Towards the Disappearing Truth: Fine-Grained Joint Causal Influences Learning with Hidden Variable-Driven Causal Hypergraphs in Time Series

Causal discovery under Granger causality framework has yielded widespread concerns in time series analysis task. Nevertheless, most previous methods are unaware of the underlying causality disappearing problem, that is, certain weak causalities are less focusable and may be lost during the modeling process, thus leading to biased causal conclusions. Therefore, we propose to introduce joint causal influences (i.e., causal influences from the union of multiple variables) as additional causal indication information to help identify weak causalities. Further, to break the limitation of existing methods that implicitly and coarsely model joint causal influences, we propose a novel hidden variable-driven causal hypergraph neural network to meticulously explore the locality and diversity of joint causal influences, and realize its explicit and fine-grained modeling. Specifically, we introduce hidden variables to construct a causal hypergraph for explicitly characterizing various fine-grained joint causal influences.

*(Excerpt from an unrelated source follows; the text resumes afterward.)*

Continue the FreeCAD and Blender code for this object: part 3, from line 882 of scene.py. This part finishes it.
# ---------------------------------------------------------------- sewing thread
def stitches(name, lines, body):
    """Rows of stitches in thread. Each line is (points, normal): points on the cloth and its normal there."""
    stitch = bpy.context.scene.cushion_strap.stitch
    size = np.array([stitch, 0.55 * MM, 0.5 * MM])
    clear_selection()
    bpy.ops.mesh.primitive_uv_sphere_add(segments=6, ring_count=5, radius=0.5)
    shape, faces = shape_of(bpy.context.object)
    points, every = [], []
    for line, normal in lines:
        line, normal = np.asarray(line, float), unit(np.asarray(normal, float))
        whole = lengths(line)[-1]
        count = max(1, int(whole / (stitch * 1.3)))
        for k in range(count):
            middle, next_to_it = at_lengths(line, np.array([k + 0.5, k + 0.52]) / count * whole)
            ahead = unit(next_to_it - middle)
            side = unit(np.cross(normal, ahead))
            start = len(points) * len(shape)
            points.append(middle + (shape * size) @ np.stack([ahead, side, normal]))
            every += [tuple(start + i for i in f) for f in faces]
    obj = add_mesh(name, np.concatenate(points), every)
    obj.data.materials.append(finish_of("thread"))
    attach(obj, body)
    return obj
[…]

Then, we customize a dual causal information transfer mechanism (encompassing a multi-level causal path and an information aggregation path) to realize the free diffusion and meticulous aggregation of joint causal influences and facilitate its adaptive learning. Finally, we design a multi-view collaborative optimization constraint to guarantee the characterization diversity of causal hypergraph and capture remarkable forecasting relationships (i.e., causalities). Experiments are conducted to demonstrate the superiority of the proposed model.